[Begin Supplied data]
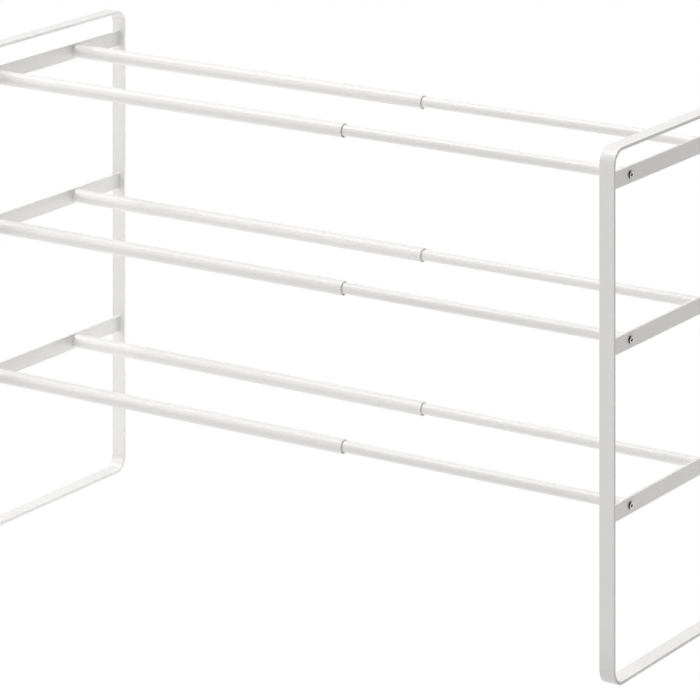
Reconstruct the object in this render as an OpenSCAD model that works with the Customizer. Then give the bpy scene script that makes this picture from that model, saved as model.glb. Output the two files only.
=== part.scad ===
// Expandable three-tier rod rack: two flat-bar side frames joined by telescoping round tubes.
// Millimetres. +X runs across the width, +Y from front to rear, +Z up.
// The origin is the centre of the footprint on the floor, at the rest width.

/* [Overall size] */
// Width over the two side frames at the rest position
rest_width = 760; // [600:1:798]
// Depth of a side frame, front to rear
frame_depth = 262; // [200:1:350]
// Height of a side frame
frame_height = 490; // [420:1:600]

/* [Side frame bar] */
// Width of the flat bar, measured across the rack
bar_width = 15.5; // [12:0.5:25]
// Thickness of the flat bar
bar_thickness = 3; // [2:0.5:6]
// Outside radius of the bent corners
corner_radius = 16; // [8:1:40]

/* [Cross bars] */
// Height of a cross bar standing on its edge
cross_bar_height = 15.5; // [12:0.5:25]
// Thickness of a cross bar
cross_bar_thickness = 3; // [2:0.5:6]
// Height of the bottom tier's cross-bar centre above the floor
bottom_tier_height = 155; // [60:1:200]
// Height of the middle tier's cross-bar centre above the floor
middle_tier_height = 307; // [210:0.5:360]
// Height of the top tier's cross-bar centre above the floor
top_tier_height = 458.5; // [370:0.5:570]

/* [Telescoping tubes] */
// Distance of the front tubes' centre line from the front of the frame
front_tube_inset = 41; // [20:1:80]
// Distance of the rear tubes' centre line from the front of the frame
rear_tube_inset = 183.5; // [120:0.5:240]
// Outside diameter of the outer tubes
outer_tube_diameter = 14.2; // [12:0.1:20]
// Outside diameter of the inner tubes
inner_tube_diameter = 11.1; // [9:0.1:17]
// Wall thickness of the outer tubes
outer_tube_wall = 1; // [0.6:0.1:1.5]
// Wall thickness of the inner tubes
inner_tube_wall = 0.8; // [0.6:0.1:1.5]
// Length of an outer tube, from the left cross bar to its open mouth
outer_tube_length = 430.5; // [300:0.5:460]
// How far an inner tube and its plug reach into the outer tube at rest
overlap_at_rest = 90; // [60:1:200]
// How far an inner tube sits above the centre line of its outer tube
inner_tube_rise = 0.35; // [0:0.05:0.5]

/* [Guide plugs] */
// Length of the plug's collar, which slides in the outer tube
plug_collar_length = 14; // [8:1:30]
// Length of the plug's spigot, pushed into the inner tube
plug_spigot_length = 12; // [6:1:25]
// Radial running clearance of the collar in the outer tube
plug_clearance = 0.05; // [0.02:0.01:0.1]

/* [Threaded inserts] */
// Length of the insert pressed into the end of each tube
insert_length = 14; // [8:1:25]

/* [Screws] */
// Thread diameter of the screws
screw_diameter = 4; // [3:0.5:6]
// Length of the screw shank under the head
screw_length = 14; // [8:1:20]
// Diameter of the screw head
screw_head_diameter = 6.8; // [5.5:0.1:11]
// Height of the screw head
screw_head_height = 1.9; // [1:0.1:3]
// Width of a slot of the cross recess
recess_width = 1.2; // [0.6:0.1:2]
// Length of a slot of the cross recess
recess_length = 3.8; // [2:0.1:6]
// Depth of the cross recess
recess_depth = 1.3; // [0.5:0.1:1.5]

/* [Colours] */
// Powder-coated steel
steel_color = "white"; // [white, gainsboro, silver]
// Plated screws and inserts
plated_color = "silver"; // [silver, gainsboro, darkgray]
// Plastic plugs
plug_color = "gainsboro"; // [gainsboro, white, dimgray]

/* [Hidden] */
$fn = 72;
// Every node of the assembly

// How far a cutting solid runs past the faces it opens
cut_overrun = 1;

// Positions across the width: each cross bar is centred on the width of its side loop
left_edge = -rest_width / 2;
right_edge = rest_width / 2;
cross_bar_setback = (bar_width - cross_bar_thickness) / 2;
left_cross_outer = left_edge + cross_bar_setback;
left_cross_inner = left_cross_outer + cross_bar_thickness;
right_cross_outer = right_edge - cross_bar_setback;
right_cross_inner = right_cross_outer - cross_bar_thickness;
outer_mouth = left_cross_inner + outer_tube_length;
plug_left = outer_mouth - overlap_at_rest;
inner_tube_left = plug_left + plug_collar_length;
inner_tube_length = right_cross_inner - inner_tube_left;

// Positions from front to rear
front_edge = -frame_depth / 2;
front_y = front_edge + front_tube_inset;
rear_y = front_edge + rear_tube_inset;
tube_ys = [front_y, rear_y];

// Heights of the cross-bar and outer-tube centres
tier_zs = [bottom_tier_height, middle_tier_height, top_tier_height];

// Round fits: press_gap is radial, the screw clearances are on the diameter
press_gap = 0.02;
hole_clearance = 0.4;
thread_clearance = 0.1;
outer_bore = outer_tube_diameter - 2 * outer_tube_wall;
inner_bore = inner_tube_diameter - 2 * inner_tube_wall;
hole_diameter = screw_diameter + hole_clearance;
insert_bore = screw_diameter;
shank_diameter = screw_diameter - thread_clearance;

// Guide plug, its wall measured in from the inner tube's bore
plug_wall = 1.5;
plug_length = plug_collar_length + plug_spigot_length;
collar_diameter = outer_bore - 2 * plug_clearance;
spigot_diameter = inner_bore - 2 * press_gap;
plug_bore = inner_bore - 2 * plug_wall;

// Screw head edge: insets from the rim and drops from the head's flat face
head_face_inset = 0.7;
head_shoulder_inset = 0.2;
head_shoulder_drop = 0.35;
head_rim_drop = 0.9;

// Tapered tip of the screw shank
tip_length = 0.6;
tip_diameter = shank_diameter - 1.2;

// Rounded rectangle centred on x, standing on y = 0
module rounded_outline(width, height, radius) {
    translate([-width / 2 + radius, 0]) square([width - 2 * radius, height]);
    translate([-width / 2, radius]) square([width, height - 2 * radius]);
    for (x = [-width / 2 + radius, width / 2 - radius], y = [radius, height - radius])
        translate([x, y]) circle(r = radius);
}

// Closed loop of flat bar standing across the depth, its left edge at x
module side_loop(x) {
    color(steel_color)
    translate([x, 0, 0])
    rotate([90, 0, 90])
    linear_extrude(height = bar_width)
    difference() {
        rounded_outline(frame_depth, frame_height, corner_radius);
        translate([0, bar_thickness])
            rounded_outline(frame_depth - 2 * bar_thickness,
                            frame_height - 2 * bar_thickness,
                            corner_radius - bar_thickness);
    }
}

// Flat bar on edge between the two uprights, its left face at x and its centre at height z,
// drilled for the tube screws at hole_rise above its centre
module cross_bar(x, z, hole_rise = 0) {
    color(steel_color)
    difference() {
        translate([x, front_edge + bar_thickness, z - cross_bar_height / 2])
            cube([cross_bar_thickness, frame_depth - 2 * bar_thickness, cross_bar_height]);
        for (y = tube_ys)
            translate([x - cut_overrun, y, z + hole_rise])
            rotate([0, 90, 0])
            cylinder(d = hole_diameter, h = cross_bar_thickness + 2 * cut_overrun);
    }
}

module left_cross_bar(z) cross_bar(left_cross_outer, z);
module right_cross_bar(z) cross_bar(right_cross_inner, z, inner_tube_rise);

// Hollow cylinder along +X, starting at x = 0
module sleeve(length, outside, bore) {
    rotate([0, 90, 0])
    difference() {
        cylinder(d = outside, h = length);
        translate([0, 0, -cut_overrun]) cylinder(d = bore, h = length + 2 * cut_overrun);
    }
}

// Outer tube, from the left cross bar to its open mouth
module outer_tube(y, z) {
    color(steel_color)
    translate([left_cross_inner, y, z])
    sleeve(outer_tube_length, outer_tube_diameter, outer_bore);
}

// Inner tube, from the plug's collar to the right cross bar
module inner_tube(y, z) {
    color(steel_color)
    translate([inner_tube_left, y, z + inner_tube_rise])
    sleeve(inner_tube_length, inner_tube_diameter, inner_bore);
}

// Plug in the hidden end of an inner tube: a collar running in the outer tube, and a spigot.
// After the rotation, local -X points up, so the spigot and bore follow the inner tube's rise.
module guide_plug(y, z) {
    color(plug_color)
    translate([plug_left, y, z])
    rotate([0, 90, 0])
    difference() {
        union() {
            cylinder(d = collar_diameter, h = plug_collar_length);
            translate([-inner_tube_rise, 0, 0]) cylinder(d = spigot_diameter, h = plug_length);
        }
        translate([-inner_tube_rise, 0, -cut_overrun])
            cylinder(d = plug_bore, h = plug_length + 2 * cut_overrun);
    }
}

// Threaded insert along +X, filling a tube's bore
module insert(tube_bore) sleeve(insert_length, tube_bore - 2 * press_gap, insert_bore);

// Low-head screw pointing along +Z, its head below z = 0 and its shank above
module screw() {
    head_radius = screw_head_diameter / 2;
    difference() {
        union() {
            rotate_extrude()
                polygon([
                    [0, -screw_head_height],
                    [head_radius - head_face_inset, -screw_head_height],
                    [head_radius - head_shoulder_inset, -screw_head_height + head_shoulder_drop],
                    [head_radius, -screw_head_height + head_rim_drop],
                    [head_radius, 0],
                    [0, 0]
                ]);
            cylinder(d = shank_diameter, h = screw_length - tip_length);
            translate([0, 0, screw_length - tip_length])
                cylinder(d1 = shank_diameter, d2 = tip_diameter, h = tip_length);
        }
        // Two crossed slots
        for (slot = [[recess_length, recess_width], [recess_width, recess_length]])
            translate([-slot[0] / 2, -slot[1] / 2, -screw_head_height - cut_overrun])
                cube([slot[0], slot[1], recess_depth + cut_overrun]);
    }
}

// Places the children at x on the centre line of all six tubes, raised by rise
module at_each_tube(x, rise = 0) {
    for (z = tier_zs, y = tube_ys)
        translate([x, y, z + rise]) children();
}

module left_side_loop() side_loop(left_edge);
module right_side_loop() side_loop(right_edge - bar_width);

module left_cross_bar_bottom() left_cross_bar(bottom_tier_height);
module left_cross_bar_middle() left_cross_bar(middle_tier_height);
module left_cross_bar_top() left_cross_bar(top_tier_height);
module right_cross_bar_bottom() right_cross_bar(bottom_tier_height);
module right_cross_bar_middle() right_cross_bar(middle_tier_height);
module right_cross_bar_top() right_cross_bar(top_tier_height);

module outer_tube_bottom_front() outer_tube(front_y, bottom_tier_height);
module outer_tube_bottom_rear() outer_tube(rear_y, bottom_tier_height);
module outer_tube_middle_front() outer_tube(front_y, middle_tier_height);
module outer_tube_middle_rear() outer_tube(rear_y, middle_tier_height);
module outer_tube_top_front() outer_tube(front_y, top_tier_height);
module outer_tube_top_rear() outer_tube(rear_y, top_tier_height);

module inner_tube_bottom_front() inner_tube(front_y, bottom_tier_height);
module inner_tube_bottom_rear() inner_tube(rear_y, bottom_tier_height);
module inner_tube_middle_front() inner_tube(front_y, middle_tier_height);
module inner_tube_middle_rear() inner_tube(rear_y, middle_tier_height);
module inner_tube_top_front() inner_tube(front_y, top_tier_height);
module inner_tube_top_rear() inner_tube(rear_y, top_tier_height);

module guide_plug_bottom_front() guide_plug(front_y, bottom_tier_height);
module guide_plug_bottom_rear() guide_plug(rear_y, bottom_tier_height);
module guide_plug_middle_front() guide_plug(front_y, middle_tier_height);
module guide_plug_middle_rear() guide_plug(rear_y, middle_tier_height);
module guide_plug_top_front() guide_plug(front_y, top_tier_height);
module guide_plug_top_rear() guide_plug(rear_y, top_tier_height);

// One threaded insert at the left end of every outer tube
module outer_tube_inserts() {
    color(plated_color)
    at_each_tube(left_cross_inner) insert(outer_bore);
}

// One threaded insert at the right end of every inner tube
module inner_tube_inserts() {
    color(plated_color)
    at_each_tube(right_cross_inner - insert_length, inner_tube_rise) insert(inner_bore);
}

// Screws through the left cross bars, heads on the outer face
module left_screws() {
    color(plated_color)
    at_each_tube(left_cross_outer) rotate([0, 90, 0]) screw();
}

// Screws through the right cross bars, heads on the outer face
module right_screws() {
    color(plated_color)
    at_each_tube(right_cross_outer, inner_tube_rise) rotate([0, -90, 0]) screw();
}

left_side_loop();
right_side_loop();
left_cross_bar_bottom();
left_cross_bar_middle();
left_cross_bar_top();
right_cross_bar_bottom();
right_cross_bar_middle();
right_cross_bar_top();
outer_tube_bottom_front();
outer_tube_bottom_rear();
outer_tube_middle_front();
outer_tube_middle_rear();
outer_tube_top_front();
outer_tube_top_rear();
inner_tube_bottom_front();
inner_tube_bottom_rear();
inner_tube_middle_front();
inner_tube_middle_rear();
inner_tube_top_front();
inner_tube_top_rear();
guide_plug_bottom_front();
guide_plug_bottom_rear();
guide_plug_middle_front();
guide_plug_middle_rear();
guide_plug_top_front();
guide_plug_top_rear();
outer_tube_inserts();
inner_tube_inserts();
left_screws();
right_screws();
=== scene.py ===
import math

import bpy
import numpy as np
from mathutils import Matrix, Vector


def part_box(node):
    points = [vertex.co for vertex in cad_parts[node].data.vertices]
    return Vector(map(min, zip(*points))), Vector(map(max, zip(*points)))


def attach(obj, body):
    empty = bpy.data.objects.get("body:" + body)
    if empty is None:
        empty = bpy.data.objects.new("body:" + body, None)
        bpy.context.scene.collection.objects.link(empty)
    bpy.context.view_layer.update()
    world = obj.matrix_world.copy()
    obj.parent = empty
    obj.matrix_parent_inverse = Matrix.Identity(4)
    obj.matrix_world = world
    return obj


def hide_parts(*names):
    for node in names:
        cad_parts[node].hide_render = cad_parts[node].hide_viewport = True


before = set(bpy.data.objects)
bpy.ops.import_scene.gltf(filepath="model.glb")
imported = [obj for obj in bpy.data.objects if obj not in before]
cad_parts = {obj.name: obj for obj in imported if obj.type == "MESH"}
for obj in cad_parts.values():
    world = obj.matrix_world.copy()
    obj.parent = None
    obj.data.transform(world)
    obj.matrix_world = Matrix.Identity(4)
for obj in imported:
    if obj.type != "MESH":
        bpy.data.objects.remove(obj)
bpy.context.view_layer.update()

MM = 0.001
TIERS = ("bottom", "middle", "top")
ENDS = ("front", "rear")
SIDES = ("left", "right")


# ---------------------------------------------------------------- mesh building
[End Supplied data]
Work to do: Take the listing above and repeat exactly the lines from the one containing "right cross bars, heads on the outer face" through the one containing "cad_parts[node].hide_render = cad_parts[node].hide_viewport", both included.

Answer for the task:
// Screws through the right cross bars, heads on the outer face
module right_screws() {
    color(plated_color)
    at_each_tube(right_cross_outer, inner_tube_rise) rotate([0, -90, 0]) screw();
}

left_side_loop();
right_side_loop();
left_cross_bar_bottom();
left_cross_bar_middle();
left_cross_bar_top();
right_cross_bar_bottom();
right_cross_bar_middle();
right_cross_bar_top();
outer_tube_bottom_front();
outer_tube_bottom_rear();
outer_tube_middle_front();
outer_tube_middle_rear();
outer_tube_top_front();
outer_tube_top_rear();
inner_tube_bottom_front();
inner_tube_bottom_rear();
inner_tube_middle_front();
inner_tube_middle_rear();
inner_tube_top_front();
inner_tube_top_rear();
guide_plug_bottom_front();
guide_plug_bottom_rear();
guide_plug_middle_front();
guide_plug_middle_rear();
guide_plug_top_front();
guide_plug_top_rear();
outer_tube_inserts();
inner_tube_inserts();
left_screws();
right_screws();
=== scene.py ===
import math

import bpy
import numpy as np
from mathutils import Matrix, Vector


def part_box(node):
    points = [vertex.co for vertex in cad_parts[node].data.vertices]
    return Vector(map(min, zip(*points))), Vector(map(max, zip(*points)))


def attach(obj, body):
    empty = bpy.data.objects.get("body:" + body)
    if empty is None:
        empty = bpy.data.objects.new("body:" + body, None)
        bpy.context.scene.collection.objects.link(empty)
    bpy.context.view_layer.update()
    world = obj.matrix_world.copy()
    obj.parent = empty
    obj.matrix_parent_inverse = Matrix.Identity(4)
    obj.matrix_world = world
    return obj


def hide_parts(*names):
    for node in names:
        cad_parts[node].hide_render = cad_parts[node].hide_viewport = True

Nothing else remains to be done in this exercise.